Pertentangan itu dirapatkan bersama, dan tak ada titik temu. Akhirnya Mendagri Gamawan Fauzi menurut Razikin, menyurat wakil presiden, tembusan Menko Polhukam. “Karena saking pentingnya untuk mengakhiri pertentangan yang dibuat LKPP akhirnya Menko Polhukam juga menguatkan surat Mendagri dengan mengirim surat ke wakil presiden. Setelah masuk surat Mendagri dan Menko Polhukam, wakil presiden perintahkan diadakan rapat di kantor Wapres, dihadiri semua pihak, dipimpin Sofyan Djalil,” ujar Razikin.
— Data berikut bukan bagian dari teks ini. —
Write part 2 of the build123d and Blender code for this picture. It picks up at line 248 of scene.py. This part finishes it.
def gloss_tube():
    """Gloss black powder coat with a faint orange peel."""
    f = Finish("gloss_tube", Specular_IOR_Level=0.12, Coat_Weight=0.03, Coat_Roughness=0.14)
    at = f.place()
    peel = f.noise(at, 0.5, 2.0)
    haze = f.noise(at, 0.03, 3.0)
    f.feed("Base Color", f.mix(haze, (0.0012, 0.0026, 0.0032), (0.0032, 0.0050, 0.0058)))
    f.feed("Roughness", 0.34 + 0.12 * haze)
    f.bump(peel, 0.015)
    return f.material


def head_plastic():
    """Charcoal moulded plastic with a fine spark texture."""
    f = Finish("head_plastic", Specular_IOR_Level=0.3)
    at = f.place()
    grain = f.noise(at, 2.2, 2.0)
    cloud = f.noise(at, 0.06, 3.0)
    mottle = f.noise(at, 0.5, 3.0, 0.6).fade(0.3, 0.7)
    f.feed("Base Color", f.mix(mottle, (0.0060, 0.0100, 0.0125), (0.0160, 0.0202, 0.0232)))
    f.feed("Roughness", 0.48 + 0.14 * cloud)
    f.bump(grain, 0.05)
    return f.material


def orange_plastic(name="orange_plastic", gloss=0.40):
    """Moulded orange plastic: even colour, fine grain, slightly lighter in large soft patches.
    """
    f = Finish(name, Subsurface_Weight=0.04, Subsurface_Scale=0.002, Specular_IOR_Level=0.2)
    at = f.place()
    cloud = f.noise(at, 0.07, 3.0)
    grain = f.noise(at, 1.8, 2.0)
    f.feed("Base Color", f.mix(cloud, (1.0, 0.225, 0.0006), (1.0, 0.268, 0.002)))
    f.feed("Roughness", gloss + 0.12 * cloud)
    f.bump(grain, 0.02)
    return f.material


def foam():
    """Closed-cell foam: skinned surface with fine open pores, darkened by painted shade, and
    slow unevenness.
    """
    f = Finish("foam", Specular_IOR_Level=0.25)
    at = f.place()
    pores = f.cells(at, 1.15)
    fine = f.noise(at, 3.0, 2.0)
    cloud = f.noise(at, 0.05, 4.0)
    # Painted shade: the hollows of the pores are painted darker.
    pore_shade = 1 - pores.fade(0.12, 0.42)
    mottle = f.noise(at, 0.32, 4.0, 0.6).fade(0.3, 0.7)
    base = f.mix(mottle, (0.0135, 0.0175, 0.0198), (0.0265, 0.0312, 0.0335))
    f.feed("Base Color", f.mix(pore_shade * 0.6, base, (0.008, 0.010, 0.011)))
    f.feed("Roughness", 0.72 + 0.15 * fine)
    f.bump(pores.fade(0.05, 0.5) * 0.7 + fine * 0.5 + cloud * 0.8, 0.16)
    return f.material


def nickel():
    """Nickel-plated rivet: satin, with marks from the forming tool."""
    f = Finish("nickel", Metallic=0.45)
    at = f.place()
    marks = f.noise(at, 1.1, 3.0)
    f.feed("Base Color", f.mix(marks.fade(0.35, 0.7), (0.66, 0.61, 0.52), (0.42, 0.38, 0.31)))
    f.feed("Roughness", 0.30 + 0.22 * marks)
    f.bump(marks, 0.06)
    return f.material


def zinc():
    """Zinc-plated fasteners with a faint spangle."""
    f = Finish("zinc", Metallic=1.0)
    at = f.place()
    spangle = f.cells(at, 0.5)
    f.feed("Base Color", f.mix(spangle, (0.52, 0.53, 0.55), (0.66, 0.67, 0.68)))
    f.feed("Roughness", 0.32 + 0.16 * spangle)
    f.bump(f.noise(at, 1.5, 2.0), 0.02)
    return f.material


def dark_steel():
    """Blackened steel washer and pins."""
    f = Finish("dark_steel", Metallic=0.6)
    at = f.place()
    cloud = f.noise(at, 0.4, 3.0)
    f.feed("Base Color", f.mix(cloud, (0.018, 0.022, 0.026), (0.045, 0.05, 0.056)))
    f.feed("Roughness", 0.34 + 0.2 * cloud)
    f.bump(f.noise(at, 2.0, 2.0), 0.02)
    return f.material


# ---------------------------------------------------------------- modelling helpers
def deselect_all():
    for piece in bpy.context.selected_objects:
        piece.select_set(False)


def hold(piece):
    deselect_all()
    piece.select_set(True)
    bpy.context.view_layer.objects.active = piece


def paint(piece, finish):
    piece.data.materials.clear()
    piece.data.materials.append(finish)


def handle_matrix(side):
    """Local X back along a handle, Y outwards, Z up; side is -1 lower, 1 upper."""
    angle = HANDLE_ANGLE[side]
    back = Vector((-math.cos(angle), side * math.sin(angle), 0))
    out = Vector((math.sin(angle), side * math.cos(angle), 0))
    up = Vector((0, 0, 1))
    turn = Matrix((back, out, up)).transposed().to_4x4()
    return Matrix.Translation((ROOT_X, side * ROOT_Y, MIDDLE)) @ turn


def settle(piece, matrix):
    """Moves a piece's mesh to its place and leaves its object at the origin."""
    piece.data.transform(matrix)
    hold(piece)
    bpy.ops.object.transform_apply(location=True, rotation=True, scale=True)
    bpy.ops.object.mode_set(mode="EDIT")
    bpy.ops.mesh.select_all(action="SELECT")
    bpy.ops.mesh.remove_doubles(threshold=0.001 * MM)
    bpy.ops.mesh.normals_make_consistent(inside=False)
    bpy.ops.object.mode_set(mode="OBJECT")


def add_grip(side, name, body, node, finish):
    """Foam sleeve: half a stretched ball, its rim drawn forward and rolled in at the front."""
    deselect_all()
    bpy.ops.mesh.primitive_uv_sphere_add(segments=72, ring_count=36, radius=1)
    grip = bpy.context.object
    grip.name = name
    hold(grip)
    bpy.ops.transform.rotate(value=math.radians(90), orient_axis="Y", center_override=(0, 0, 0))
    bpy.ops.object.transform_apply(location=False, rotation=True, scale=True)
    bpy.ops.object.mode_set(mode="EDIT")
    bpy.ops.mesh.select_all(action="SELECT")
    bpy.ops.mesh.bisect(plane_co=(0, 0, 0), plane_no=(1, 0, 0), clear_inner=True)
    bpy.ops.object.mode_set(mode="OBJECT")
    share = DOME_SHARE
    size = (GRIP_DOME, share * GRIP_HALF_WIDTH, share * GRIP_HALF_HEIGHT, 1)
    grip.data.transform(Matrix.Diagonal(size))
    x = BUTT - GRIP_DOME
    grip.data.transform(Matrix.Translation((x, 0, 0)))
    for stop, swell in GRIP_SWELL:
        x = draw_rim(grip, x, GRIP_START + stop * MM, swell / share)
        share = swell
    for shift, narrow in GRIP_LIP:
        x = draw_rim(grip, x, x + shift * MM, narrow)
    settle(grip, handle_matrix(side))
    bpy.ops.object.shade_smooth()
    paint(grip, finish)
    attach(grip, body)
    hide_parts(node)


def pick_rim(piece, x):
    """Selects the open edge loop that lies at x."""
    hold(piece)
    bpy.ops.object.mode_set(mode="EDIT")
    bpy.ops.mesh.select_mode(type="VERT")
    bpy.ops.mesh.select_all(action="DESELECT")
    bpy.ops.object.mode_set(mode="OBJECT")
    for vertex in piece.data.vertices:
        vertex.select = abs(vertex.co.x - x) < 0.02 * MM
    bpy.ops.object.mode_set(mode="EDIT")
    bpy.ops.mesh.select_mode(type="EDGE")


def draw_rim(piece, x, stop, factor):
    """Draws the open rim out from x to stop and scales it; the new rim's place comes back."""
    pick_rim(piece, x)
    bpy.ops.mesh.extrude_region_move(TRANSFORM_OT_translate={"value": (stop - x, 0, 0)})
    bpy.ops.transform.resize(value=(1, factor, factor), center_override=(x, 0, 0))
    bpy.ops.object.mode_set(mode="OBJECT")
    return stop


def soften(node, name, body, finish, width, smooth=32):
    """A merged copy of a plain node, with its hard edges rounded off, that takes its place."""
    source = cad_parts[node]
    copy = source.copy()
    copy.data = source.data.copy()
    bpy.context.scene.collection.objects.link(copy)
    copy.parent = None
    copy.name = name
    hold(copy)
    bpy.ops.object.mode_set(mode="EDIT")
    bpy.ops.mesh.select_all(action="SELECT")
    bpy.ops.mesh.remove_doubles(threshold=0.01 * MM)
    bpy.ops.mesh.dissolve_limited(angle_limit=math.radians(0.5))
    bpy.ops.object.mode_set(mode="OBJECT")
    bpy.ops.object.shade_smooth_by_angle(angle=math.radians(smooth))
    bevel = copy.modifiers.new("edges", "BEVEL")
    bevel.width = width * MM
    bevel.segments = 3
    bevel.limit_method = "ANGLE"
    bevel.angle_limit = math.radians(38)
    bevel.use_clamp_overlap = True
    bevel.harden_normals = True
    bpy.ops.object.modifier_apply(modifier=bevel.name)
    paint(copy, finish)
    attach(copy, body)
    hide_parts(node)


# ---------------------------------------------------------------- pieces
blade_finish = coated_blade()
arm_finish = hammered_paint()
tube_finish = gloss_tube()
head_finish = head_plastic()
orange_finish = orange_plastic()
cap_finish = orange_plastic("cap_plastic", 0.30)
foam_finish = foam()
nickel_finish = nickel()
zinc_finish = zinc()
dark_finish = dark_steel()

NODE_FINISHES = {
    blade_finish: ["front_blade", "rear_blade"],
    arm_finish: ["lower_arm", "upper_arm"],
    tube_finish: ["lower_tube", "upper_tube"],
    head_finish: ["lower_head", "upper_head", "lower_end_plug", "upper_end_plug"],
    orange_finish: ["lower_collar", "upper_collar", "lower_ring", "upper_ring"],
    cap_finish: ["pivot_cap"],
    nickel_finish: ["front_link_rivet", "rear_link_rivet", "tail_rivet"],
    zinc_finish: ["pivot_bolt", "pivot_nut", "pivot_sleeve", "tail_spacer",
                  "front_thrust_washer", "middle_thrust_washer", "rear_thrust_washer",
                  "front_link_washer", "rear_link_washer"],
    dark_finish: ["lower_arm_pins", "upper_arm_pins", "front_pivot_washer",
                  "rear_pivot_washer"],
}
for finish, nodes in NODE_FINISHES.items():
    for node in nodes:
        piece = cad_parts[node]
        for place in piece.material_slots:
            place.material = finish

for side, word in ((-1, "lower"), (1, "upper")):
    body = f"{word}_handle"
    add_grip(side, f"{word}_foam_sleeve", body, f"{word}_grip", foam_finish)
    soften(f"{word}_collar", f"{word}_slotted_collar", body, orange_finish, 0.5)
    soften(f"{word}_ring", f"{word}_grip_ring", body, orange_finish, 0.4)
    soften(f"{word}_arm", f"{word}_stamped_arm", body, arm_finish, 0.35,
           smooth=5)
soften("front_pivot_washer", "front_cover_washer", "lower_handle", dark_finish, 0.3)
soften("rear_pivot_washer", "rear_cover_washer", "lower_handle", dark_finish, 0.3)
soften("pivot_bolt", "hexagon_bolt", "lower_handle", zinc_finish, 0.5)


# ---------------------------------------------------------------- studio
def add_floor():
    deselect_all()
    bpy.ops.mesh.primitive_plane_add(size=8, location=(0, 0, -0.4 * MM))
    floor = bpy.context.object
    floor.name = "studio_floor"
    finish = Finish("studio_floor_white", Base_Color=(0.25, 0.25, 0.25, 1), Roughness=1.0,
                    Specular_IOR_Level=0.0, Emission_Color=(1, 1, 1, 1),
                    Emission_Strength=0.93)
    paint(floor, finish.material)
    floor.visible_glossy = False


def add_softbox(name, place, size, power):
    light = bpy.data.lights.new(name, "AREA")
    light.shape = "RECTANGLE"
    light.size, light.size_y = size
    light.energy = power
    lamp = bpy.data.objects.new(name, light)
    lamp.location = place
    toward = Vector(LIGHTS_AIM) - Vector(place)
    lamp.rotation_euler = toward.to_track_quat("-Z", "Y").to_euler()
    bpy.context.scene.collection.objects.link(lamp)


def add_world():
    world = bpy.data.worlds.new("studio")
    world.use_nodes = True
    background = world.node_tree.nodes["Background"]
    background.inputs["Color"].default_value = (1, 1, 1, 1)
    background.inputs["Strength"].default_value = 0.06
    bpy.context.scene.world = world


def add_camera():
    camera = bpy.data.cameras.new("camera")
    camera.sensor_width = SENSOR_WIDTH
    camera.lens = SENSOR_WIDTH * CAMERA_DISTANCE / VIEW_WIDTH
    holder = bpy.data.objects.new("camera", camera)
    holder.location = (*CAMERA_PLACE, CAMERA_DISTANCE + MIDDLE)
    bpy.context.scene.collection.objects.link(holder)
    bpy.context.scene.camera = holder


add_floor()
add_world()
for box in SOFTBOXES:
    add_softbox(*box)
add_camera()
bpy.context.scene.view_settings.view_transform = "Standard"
Setelah pertentangan ini berakhir dalam rapat di kantor Wapres lanjutnya, semua pihak sepakat lelang dilanjutkan. Saat evaluasi dokumen tahap satu belum diumumkan, tapi sudah diputuskan konsorsium yang masuk dalam evaluasi tahap dua. Agus lebih dulu tahu konsorsium yang lolos tahap dua dan mengatakan bahwa konsorsium yang diinginkan Agus untuk menang akan melakukan sanggahan terhadap keputusan panitia pengadaan itu. “Dan di sini kita heran, sebab menurut Kepres 54/2010 pemenang lelang itu masih rahasia sebelum diumumkan, namun Agus lebih dulu mengetahui akan hal itu,” jelasnya.
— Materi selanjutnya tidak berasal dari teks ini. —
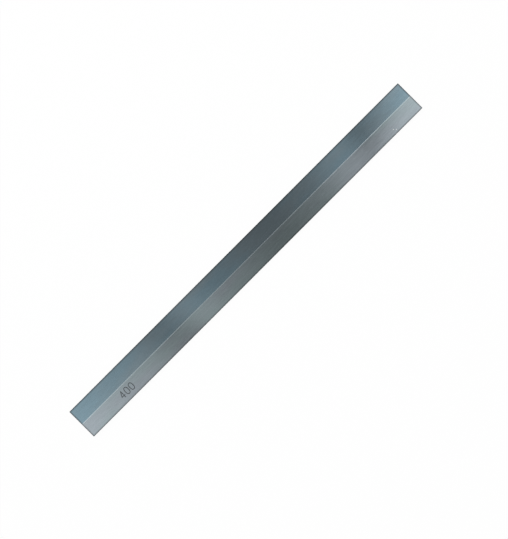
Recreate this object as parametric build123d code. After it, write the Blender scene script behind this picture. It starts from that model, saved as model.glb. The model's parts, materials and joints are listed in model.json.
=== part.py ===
from build123d import *
import math
import os

# A planer knife: the long flat blade that a wedge clamps into a planer's cutterblock.
# A steel body has a step milled along one side of its face, and a strip of hard metal
# is brazed into that step. The face, the bevel and the ends are ground after brazing,
# so the three metals share those surfaces and the joint shows only as a thin line.
#
# Millimetres. X runs along the knife, +Y points to the cutting edge, and +Z points up
# out of the face. The origin is the middle of the knife's outline, in the plane of the
# back, which is the flat that the knife lies on.

# The finished knife
knife_length = 400.0
knife_width = 30.0  # across the face, from the heel to the cutting edge
knife_thickness = 3.0

# The hard metal strip
strip_width = 15.2  # across the face, from the cutting edge to the braze
strip_thickness = 1.3
strip_corner_break = 0.25  # on the long corner that is buried in the braze

# The braze
seam_width = 0.4  # the line that shows on the face
bed_thickness = 0.2  # under the strip

# The step milled in the body
step_corner_radius = 0.4

# The ground edge
wedge_angle = 42.0  # degrees between the face and the bevel
land_extra_angle = 3.0  # degrees by which the narrow honed land is steeper
land_height = 0.35  # height of that land, measured down from the face

# Broken corners
heel_break = 0.25  # along the heel, at the face and at the back
end_break = 0.25  # round the ends

# How far a cutting zone reaches past the blank, so that no cut ends on a surface
overcut = 2.0

# Places that follow from the sizes
heel_y = -knife_width / 2
edge_y = knife_width / 2
strip_rear_y = edge_y - strip_width
strip_under_z = knife_thickness - strip_thickness
step_rear_y = strip_rear_y - seam_width
step_floor_z = strip_under_z - bed_thickness


def bevel_section():
    """The two corners that end the bevel and the honed land, from the back up."""
    land_run = land_height / math.tan(math.radians(wedge_angle + land_extra_angle))
    bevel_rise = knife_thickness - land_height
    bevel_run = bevel_rise / math.tan(math.radians(wedge_angle))
    return [
        (edge_y - land_run - bevel_run, 0),
        (edge_y - land_run, bevel_rise),
    ]


def cross_section():
    """The knife's outline seen from its end, with Y across and Z up."""
    outline = Polyline(
        (heel_y, heel_break),
        (heel_y + heel_break, 0),
        *bevel_section(),
        (edge_y, knife_thickness),
        (heel_y + heel_break, knife_thickness),
        (heel_y, knife_thickness - heel_break),
        close=True,
    )
    return make_face(outline)


def side_outline():
    """The knife's outline seen from its heel: all four corners of the ends are broken."""
    blank = Pos(0, knife_thickness / 2) * Rectangle(knife_length, knife_thickness)
    return chamfer(blank.vertices(), end_break)


def plan_outline():
    """The knife's outline seen from above: only the two corners at the heel are broken."""
    blank = Rectangle(knife_length, knife_width)
    heel_corners = blank.vertices().group_by(Axis.Y)[0]
    return chamfer(heel_corners, end_break)


def ground_knife():
    """The whole ground form, as the three views have it in common."""
    along = extrude(Plane.YZ * cross_section(), knife_length / 2 + overcut, both=True)
    across = extrude(Plane.XZ * side_outline(), knife_width / 2 + overcut, both=True)
    upward = extrude(plan_outline(), knife_thickness + overcut)
    return along & across & upward


def face_side_zone(rear_y, floor_z):
    """A section that takes in all of the knife above floor_z and in front of rear_y."""
    width = edge_y + overcut - rear_y
    height = knife_thickness + overcut - floor_z
    return Pos(rear_y, floor_z) * Rectangle(width, height, align=(Align.MIN, Align.MIN))


def inner_corner(section):
    """The corner of such a section that lies deepest in the knife."""
    return section.vertices().group_by(Axis.X)[0].sort_by(Axis.Y)[0]


def zone_solid(section):
    """Runs a section along the knife, past both ends."""
    return extrude(Plane.YZ * section, knife_length / 2 + overcut, both=True)


def strip_zone():
    """Where the strip is: its buried corner is broken so that it clears the step's radius."""
    section = face_side_zone(strip_rear_y, strip_under_z)
    return zone_solid(chamfer(inner_corner(section), strip_corner_break))


def step_zone():
    """What the step takes out of the body: the cutter leaves a radius in its corner."""
    section = face_side_zone(step_rear_y, step_floor_z)
    return zone_solid(fillet(inner_corner(section), step_corner_radius))


def knife_body(knife, step):
    """The steel that the wedge grips, with the heel, the back and the lower bevel."""
    return knife - step


def carbide_strip(knife, strip):
    """The hard metal strip, with the cutting edge, the land and the upper bevel."""
    return knife & strip


def braze_seam(knife, step, strip):
    """The braze fills the step behind and under the strip."""
    return (knife & step) - strip


def main():
    knife = ground_knife()
    step = step_zone()
    strip = strip_zone()
    pieces = {
        "knife_body": knife_body(knife, step),
        "carbide_strip": carbide_strip(knife, strip),
        "braze_seam": braze_seam(knife, step, strip),
    }
    os.makedirs("parts", exist_ok=True)
    for name, piece in pieces.items():
        export_step(piece, f"parts/{name}.step")
        print(name, round(piece.volume, 1), "mm3")


main()
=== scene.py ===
# %% [markdown]
# # A planer knife
#
# A planer knife is the long flat blade that a wedge clamps into the cutterblock of a
# planing machine. This one is three metals in one bar: a steel body, a strip of hard
# metal (tungsten carbide in cobalt) that carries the cutting edge, and the silver braze
# that joins them. The bar was ground after brazing, so all three share one flat face.
#
# The solids come from the CAD model and are right as they are. What is left for Blender
# is what the eye reads as metal: colour, the direction of the grinding lines, painted
# shade along the eased corners, a small engraved number, and above all something for the
# flat face to reflect. We start by loading the CAD frame and noting its size.

# %% Load the frame
import json
import math

import bmesh
import bpy
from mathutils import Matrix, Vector

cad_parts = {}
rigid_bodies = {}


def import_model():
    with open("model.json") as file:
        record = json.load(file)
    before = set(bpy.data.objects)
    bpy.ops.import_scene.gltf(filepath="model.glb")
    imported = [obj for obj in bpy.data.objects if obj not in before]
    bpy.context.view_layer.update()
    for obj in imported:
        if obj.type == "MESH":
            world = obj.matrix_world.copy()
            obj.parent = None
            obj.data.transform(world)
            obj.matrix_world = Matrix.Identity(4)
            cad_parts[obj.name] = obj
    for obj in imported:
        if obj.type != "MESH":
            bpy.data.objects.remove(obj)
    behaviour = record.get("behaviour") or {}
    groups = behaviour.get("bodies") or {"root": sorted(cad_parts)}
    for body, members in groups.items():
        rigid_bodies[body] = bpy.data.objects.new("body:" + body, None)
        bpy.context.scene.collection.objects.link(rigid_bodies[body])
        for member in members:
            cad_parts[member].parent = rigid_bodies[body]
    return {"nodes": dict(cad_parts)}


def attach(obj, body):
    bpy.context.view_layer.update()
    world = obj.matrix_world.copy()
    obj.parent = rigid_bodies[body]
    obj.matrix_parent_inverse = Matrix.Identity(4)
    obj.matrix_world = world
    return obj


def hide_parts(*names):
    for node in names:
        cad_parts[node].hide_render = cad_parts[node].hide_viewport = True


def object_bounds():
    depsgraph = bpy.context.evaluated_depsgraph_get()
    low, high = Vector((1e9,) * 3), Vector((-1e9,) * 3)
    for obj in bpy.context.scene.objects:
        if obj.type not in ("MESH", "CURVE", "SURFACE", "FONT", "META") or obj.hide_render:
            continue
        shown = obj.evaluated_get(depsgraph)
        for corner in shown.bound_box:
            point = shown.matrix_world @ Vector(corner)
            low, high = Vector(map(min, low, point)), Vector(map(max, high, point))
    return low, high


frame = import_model()
cad_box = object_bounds()
print("nodes:", sorted(frame["nodes"]))

# %% [markdown]
# ## Working units
#
# Blender counts in metres and so does the frame, but a knife is thought of in
# millimetres. One constant turns them round, and every size below is written as the
# real one. The main measures of the bar are read off the frame's own boxes, so that
# nothing here repeats a number that the CAD model already holds.

# %% Units and measures
MM = 0.001

low, high = cad_box
LENGTH = high.x - low.x
WIDTH = high.y - low.y
FACE_Z = high.z
measures = [round(size / MM, 2) for size in (LENGTH, WIDTH, FACE_Z)]
print("length, width, thickness in mm:", measures)

# %% [markdown]
# ## The camera
#
# The photograph looks straight down on the knife, which crosses the picture from the
# lower left to the upper right. A flat thing seen square-on shows no perspective, so
# the only things to settle are its scale, its place and its angle in the picture. All
# three follow from where the middles of the two ends lie in the picture, in pixels.
#
# The lens is a long one at a natural distance. The distance matters even here, because
# it sets how steeply the camera looks at each end, and so what the face reflects.

# %% Camera
PICTURE_WIDTH = 508
PICTURE_HEIGHT = 539
NEAR_END_PIXEL = Vector((81.6, 424.3))
FAR_END_PIXEL = Vector((410.2, 95.5))
CAMERA_HEIGHT = 1.2
SENSOR_MM = 36.0

knife_in_pixels = FAR_END_PIXEL - NEAR_END_PIXEL
metres_per_pixel = LENGTH / knife_in_pixels.length
knife_angle = math.atan2(-knife_in_pixels.y, knife_in_pixels.x)
picture_right = Vector((math.cos(knife_angle), -math.sin(knife_angle), 0))
picture_down = Vector((-math.sin(knife_angle), -math.cos(knife_angle), 0))
knife_pixel = (NEAR_END_PIXEL + FAR_END_PIXEL) / 2
from_knife = Vector((PICTURE_WIDTH / 2, PICTURE_HEIGHT / 2)) - knife_pixel

camera_data = bpy.data.cameras.new("camera")
camera_data.sensor_width = SENSOR_MM
camera_data.lens = SENSOR_MM * CAMERA_HEIGHT / (PICTURE_HEIGHT * metres_per_pixel)
camera = bpy.data.objects.new("camera", camera_data)
bpy.context.scene.collection.objects.link(camera)
camera.location = (
    picture_right * from_knife.x * metres_per_pixel
    + picture_down * from_knife.y * metres_per_pixel
    + Vector((0, 0, FACE_Z + CAMERA_HEIGHT))
)
camera.rotation_euler = (0, 0, -knife_angle)
bpy.context.scene.camera = camera
bpy.context.scene.view_settings.view_transform = "Standard"
print("scale:", round(metres_per_pixel / MM, 4), "mm a pixel")
print("lens:", round(camera_data.lens, 1), "mm")

# %% [markdown]
# ## Two small helpers
#
# Colours are written as the hex values that a colour picker shows. Shaders count in
# linear light, so one function turns the one into the other. A second function adds a
# node, sets its properties and fills its inputs, each with a value or with the socket
# that feeds it. Every material below is built with these two.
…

Selain itu imbuh Razikin, disela-sela tender evaluasi tahap satu, Agus ingin bertemu empat mata dengan Mendagri, tapi Mendagri menolak bertemu, kecuali ada tim dari kedua belah pihak dan ada notulensi. Tapi Agus tidak mau.
Razikin menduga, dari awal LKPP mulai tidak profesional. Itu terlihat ketika LKPP update data terhadap sistem aplikasi pengadaan barang dan jasa melalui LPSE pada 9 Agustus 2011. Akhirnya yang keluar dalam situs LPSE adalah lelang gagal. Itu mencemari Kemendagri. Bahkan banyak media yang mengutipnya.
Sikap tersebut selain bertentangan dengan asas pelaksanaan Barang dan Jasa Pemerintah, menurut Razikin juga menyalahi asas pengadaan yang termaktub dalam pasal 6 Kepres 54 tahun 2010.
“Jadi, intinya yang dilaporkan Agus Rahardjo sebagai Kepala LKPP dan itu bukan upaya pelemahan KPK. Gerak gerik KPK dan para pembelanya yang membabi buta mengingatkan saya pada ajaran Plato tentang alegori gua. Orang-orang yang hidup di dalam gua tersebut merasa diri paling benar. Karena apa pun yang disampaikan orang dari luar pasti dianggap salah dan mereka akan membunuhnya. Begitulah KPK dan para pendukungnya hari-hari ini,” kata Razikin.